Excerpt from a dataset
::::

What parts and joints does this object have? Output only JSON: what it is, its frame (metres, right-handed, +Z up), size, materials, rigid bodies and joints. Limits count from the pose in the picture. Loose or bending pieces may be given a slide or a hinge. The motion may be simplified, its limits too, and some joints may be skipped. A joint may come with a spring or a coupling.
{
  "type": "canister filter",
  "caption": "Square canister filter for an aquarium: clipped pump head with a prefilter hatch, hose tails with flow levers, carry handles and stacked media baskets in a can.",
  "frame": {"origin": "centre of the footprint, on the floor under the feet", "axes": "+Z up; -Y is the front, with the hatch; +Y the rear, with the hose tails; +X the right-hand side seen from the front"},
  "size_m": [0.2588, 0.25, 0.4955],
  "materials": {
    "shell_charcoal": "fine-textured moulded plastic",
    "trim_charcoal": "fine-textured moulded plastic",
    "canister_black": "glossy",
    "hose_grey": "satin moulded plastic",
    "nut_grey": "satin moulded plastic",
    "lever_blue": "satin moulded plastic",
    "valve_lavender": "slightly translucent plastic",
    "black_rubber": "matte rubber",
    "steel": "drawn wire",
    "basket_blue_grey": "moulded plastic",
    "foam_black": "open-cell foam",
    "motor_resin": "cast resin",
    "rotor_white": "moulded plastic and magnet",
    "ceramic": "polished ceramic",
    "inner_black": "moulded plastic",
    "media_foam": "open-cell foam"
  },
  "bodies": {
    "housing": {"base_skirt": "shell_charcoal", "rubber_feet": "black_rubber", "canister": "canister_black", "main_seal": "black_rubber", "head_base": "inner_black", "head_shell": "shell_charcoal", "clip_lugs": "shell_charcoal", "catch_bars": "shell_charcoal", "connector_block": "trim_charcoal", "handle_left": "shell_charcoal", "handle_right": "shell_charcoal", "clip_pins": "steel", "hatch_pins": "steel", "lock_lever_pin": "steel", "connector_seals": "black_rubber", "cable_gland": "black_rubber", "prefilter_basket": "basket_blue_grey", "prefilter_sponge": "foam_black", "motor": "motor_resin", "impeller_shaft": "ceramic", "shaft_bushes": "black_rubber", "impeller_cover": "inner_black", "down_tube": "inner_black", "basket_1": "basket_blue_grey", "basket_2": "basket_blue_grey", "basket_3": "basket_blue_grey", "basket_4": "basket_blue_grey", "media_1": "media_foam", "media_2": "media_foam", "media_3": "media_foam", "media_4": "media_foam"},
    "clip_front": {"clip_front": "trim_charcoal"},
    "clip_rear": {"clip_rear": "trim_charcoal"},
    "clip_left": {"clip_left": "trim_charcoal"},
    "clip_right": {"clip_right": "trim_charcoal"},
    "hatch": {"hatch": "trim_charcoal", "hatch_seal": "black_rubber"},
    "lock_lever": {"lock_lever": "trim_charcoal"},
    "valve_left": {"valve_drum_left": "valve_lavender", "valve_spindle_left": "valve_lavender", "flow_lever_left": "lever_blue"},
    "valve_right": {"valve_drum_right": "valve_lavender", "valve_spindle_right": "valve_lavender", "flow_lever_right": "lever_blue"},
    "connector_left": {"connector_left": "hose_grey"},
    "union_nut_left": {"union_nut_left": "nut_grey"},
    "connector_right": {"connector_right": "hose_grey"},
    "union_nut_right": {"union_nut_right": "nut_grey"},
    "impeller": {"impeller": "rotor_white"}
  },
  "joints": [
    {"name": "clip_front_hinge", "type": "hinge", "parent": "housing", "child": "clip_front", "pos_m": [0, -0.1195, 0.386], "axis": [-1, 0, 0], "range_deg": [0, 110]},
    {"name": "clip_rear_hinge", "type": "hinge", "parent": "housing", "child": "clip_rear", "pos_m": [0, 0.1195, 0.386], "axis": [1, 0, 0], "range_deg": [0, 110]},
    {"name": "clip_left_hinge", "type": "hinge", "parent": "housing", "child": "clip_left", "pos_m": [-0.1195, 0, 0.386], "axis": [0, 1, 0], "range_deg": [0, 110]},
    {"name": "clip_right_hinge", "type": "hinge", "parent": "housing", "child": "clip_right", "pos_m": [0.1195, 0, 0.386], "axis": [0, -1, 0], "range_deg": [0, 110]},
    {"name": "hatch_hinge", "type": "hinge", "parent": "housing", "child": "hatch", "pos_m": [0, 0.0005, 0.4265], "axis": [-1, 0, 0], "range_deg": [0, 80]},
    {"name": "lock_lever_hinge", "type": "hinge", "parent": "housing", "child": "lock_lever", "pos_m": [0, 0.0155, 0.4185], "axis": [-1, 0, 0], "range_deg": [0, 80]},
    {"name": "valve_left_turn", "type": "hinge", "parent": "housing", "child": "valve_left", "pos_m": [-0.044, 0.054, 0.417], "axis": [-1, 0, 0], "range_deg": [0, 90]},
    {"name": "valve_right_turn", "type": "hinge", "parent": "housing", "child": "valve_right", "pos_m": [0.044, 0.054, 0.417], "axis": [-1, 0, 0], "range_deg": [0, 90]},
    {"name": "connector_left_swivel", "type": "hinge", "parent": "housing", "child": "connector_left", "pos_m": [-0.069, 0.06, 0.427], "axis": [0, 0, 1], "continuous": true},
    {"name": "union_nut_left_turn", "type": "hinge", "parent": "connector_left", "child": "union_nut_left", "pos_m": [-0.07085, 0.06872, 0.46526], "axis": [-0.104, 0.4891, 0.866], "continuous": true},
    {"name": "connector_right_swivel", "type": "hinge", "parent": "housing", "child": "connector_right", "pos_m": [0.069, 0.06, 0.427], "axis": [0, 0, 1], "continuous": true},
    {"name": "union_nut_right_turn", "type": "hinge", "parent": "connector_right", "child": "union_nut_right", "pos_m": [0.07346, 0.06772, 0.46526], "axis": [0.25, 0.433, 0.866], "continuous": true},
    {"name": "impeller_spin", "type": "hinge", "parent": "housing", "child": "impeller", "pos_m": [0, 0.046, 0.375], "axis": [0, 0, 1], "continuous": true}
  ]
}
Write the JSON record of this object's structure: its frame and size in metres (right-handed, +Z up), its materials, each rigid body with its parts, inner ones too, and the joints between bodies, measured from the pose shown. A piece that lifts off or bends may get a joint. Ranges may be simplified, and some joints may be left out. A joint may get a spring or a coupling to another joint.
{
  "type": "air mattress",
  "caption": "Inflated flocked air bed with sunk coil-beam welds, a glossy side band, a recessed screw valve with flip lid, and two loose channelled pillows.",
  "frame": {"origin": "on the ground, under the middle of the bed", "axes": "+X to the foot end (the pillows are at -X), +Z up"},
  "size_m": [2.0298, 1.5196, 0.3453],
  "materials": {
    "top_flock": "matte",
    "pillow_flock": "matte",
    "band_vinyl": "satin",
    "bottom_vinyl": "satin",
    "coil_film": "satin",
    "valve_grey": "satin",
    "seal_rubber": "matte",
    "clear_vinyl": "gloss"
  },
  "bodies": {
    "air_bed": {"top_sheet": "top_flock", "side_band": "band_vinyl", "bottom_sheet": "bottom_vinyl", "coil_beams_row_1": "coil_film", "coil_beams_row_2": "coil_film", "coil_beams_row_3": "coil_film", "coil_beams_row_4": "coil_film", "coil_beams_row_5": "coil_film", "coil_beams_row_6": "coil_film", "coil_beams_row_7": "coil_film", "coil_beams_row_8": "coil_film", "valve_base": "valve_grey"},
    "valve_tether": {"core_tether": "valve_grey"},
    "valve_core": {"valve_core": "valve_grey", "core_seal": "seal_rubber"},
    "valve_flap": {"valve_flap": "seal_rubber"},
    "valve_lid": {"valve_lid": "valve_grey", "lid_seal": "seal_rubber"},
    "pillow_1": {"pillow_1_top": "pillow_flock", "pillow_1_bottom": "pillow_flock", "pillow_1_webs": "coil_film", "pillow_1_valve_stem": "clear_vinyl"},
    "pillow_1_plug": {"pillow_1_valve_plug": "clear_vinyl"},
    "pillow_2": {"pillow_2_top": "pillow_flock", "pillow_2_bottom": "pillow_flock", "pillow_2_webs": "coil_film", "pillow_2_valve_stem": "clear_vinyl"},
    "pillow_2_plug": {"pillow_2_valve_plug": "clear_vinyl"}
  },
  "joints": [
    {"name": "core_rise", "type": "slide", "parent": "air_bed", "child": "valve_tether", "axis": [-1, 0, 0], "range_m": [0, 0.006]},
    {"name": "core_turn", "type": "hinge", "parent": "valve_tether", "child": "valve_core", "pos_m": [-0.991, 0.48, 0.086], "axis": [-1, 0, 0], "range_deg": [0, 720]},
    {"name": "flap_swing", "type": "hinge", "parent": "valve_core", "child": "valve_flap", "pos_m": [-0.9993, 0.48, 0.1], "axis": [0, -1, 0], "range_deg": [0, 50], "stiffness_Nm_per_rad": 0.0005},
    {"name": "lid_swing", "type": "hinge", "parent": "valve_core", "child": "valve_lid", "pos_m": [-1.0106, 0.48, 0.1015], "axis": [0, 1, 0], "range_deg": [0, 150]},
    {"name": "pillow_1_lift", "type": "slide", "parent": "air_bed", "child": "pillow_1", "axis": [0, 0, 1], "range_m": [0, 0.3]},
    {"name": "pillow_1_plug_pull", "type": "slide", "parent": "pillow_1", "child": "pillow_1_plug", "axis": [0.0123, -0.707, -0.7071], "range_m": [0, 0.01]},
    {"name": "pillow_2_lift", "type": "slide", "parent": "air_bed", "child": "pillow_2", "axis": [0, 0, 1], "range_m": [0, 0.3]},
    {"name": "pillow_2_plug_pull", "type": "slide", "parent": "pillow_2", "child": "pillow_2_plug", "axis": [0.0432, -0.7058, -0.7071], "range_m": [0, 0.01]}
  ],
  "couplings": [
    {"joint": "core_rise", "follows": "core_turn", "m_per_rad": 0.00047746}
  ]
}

::::

▸ Problem
Give the number of lines in the listing above that hold the string "this", with nothing else.

▸ Right answer
2